Mehus is a huge fan and promoter of the school and said she was so pleased that the school referendum passed. She has been involved with the school for quite some time.

The Reading Grandma used to teach in a country schoolhouse about five miles southeast of Glenville for over three years. Then she was a substitute teacher at Glenville-Emmons Elementary School and taught there on and off until she found out she was going to have her youngest child. She decided to stop. After her baby was 2, the head cook at the school called and asked if Mehus could come in and help just for the day.

“So I went, and I loved it.”

The next year Mehus applied for a job as a cook and after two years became a full-time cook and eventually became the cook manager. She said she retired 10 years ago, working in the school kitchen for all of 19 years.

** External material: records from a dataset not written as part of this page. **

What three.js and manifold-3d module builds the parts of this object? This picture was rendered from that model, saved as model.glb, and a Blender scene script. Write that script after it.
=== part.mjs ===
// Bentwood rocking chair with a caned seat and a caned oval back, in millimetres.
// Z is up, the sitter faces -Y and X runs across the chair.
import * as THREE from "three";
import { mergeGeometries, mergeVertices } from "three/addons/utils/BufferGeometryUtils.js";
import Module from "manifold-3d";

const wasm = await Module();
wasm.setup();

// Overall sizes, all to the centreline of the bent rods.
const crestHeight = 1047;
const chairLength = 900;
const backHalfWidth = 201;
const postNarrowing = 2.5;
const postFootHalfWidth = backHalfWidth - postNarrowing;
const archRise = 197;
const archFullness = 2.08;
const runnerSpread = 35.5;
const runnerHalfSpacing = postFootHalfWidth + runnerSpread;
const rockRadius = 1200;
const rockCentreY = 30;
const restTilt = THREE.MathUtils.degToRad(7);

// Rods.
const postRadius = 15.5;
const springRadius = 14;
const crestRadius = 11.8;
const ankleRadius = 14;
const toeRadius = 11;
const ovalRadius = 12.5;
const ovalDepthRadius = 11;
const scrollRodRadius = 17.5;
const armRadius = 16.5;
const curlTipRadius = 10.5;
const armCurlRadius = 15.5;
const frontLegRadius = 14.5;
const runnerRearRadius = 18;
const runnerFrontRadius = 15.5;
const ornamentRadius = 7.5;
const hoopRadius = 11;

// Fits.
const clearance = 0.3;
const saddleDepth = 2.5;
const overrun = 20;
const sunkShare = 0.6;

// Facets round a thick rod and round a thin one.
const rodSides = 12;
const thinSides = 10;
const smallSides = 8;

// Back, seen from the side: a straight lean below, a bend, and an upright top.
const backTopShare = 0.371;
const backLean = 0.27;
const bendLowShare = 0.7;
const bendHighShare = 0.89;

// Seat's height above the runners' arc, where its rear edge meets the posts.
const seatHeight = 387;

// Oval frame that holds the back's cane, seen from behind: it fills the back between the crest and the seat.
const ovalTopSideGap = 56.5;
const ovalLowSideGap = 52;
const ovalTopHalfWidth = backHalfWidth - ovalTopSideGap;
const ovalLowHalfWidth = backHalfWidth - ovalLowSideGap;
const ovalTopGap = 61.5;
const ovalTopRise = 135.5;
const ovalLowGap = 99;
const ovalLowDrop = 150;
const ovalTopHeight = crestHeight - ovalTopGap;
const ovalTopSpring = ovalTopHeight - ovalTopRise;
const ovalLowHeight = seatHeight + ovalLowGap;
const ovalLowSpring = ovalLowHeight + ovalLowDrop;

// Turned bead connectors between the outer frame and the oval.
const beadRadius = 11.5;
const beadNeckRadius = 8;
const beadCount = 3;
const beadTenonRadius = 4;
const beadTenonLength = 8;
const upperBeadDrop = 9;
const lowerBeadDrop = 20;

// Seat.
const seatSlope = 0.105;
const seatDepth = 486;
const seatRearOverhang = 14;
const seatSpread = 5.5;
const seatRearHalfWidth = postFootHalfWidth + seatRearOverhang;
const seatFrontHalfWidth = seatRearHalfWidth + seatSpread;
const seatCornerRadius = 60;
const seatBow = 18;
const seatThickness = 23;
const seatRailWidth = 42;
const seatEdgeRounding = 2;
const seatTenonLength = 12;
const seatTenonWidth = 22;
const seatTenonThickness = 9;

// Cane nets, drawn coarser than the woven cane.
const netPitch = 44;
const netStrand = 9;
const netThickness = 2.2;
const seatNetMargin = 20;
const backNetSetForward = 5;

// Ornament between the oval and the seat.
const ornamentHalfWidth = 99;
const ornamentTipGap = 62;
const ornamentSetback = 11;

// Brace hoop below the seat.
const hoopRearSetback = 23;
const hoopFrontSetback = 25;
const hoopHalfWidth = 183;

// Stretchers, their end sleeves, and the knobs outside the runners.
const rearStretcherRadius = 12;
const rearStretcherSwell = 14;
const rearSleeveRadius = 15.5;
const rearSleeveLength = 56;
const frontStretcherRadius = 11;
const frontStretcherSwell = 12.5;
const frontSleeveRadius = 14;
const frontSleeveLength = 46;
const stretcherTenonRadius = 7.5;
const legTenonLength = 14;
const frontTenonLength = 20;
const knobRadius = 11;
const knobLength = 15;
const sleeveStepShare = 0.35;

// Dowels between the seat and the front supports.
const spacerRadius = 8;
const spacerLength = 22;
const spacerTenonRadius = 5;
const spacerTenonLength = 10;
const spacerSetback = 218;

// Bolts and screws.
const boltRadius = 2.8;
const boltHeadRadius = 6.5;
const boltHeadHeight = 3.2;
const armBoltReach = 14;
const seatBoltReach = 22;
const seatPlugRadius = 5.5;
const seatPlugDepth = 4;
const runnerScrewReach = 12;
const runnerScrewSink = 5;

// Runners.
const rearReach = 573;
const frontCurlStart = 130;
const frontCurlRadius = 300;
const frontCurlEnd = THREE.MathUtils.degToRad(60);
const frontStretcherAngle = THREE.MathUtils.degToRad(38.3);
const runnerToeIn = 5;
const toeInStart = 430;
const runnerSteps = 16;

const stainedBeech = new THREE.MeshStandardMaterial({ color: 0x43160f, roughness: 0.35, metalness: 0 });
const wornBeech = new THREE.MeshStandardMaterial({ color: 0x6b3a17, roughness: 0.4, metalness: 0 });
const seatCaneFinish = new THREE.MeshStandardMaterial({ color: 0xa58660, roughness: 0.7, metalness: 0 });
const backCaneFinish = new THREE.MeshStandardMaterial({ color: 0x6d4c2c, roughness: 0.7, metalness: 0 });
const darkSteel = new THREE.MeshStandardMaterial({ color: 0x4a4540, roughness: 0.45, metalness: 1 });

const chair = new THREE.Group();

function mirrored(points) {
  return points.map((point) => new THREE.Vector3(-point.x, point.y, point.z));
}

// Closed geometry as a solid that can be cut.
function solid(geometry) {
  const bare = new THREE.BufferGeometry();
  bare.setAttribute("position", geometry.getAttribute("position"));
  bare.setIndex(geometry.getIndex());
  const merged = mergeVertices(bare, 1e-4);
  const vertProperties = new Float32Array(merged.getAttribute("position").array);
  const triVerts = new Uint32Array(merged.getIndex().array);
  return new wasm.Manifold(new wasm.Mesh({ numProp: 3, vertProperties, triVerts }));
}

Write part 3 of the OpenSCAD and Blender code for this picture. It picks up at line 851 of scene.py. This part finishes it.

Mehus started volunteering at the school about six years ago by shelving books after they asked if should would like to come in to help out. Mehus said she was lonely after her husband passed away and this really helped her pass the time. She shelved books for her first year of volunteering at the school, but the next year they asked her to read to the students, which she loves even more.

Cindy Follmuth is the first-grade teacher at Glenville-Emmons Elementary School, and the Reading Grandma comes to her classroom. She said the kids just love Mehus.

“They look forward to Tuesday enough so when they start in first, they want her to come to second and the same with third now,” Follmuth said, “She’s willing to give her time at no cost for something I think is important.”

Mehus only used to read to the first- and second-graders, but at the end of last year, she couldn’t just let the soon-to-be third-graders go and the students didn’t want her to leave them, so she added third grade to her reading rounds this year. The children have really shown their appreciation. Recently, Mehus said, a few students last year and this year came over to her house and raked up six fully stuffed bags of leaves from her yard.

“We really do have good kids,” Mehus said.

One student, she said, once asked her, “Aren’t you too old to be reading?”

“It didn’t bother me at all,” Mehus said, “because I am old.”

Mehus said she wants to be able to do this for as long as she can. “We just have to take it day by day, or year by year, who knows,” she said.

“This is my life. I love my school,” Mehus said.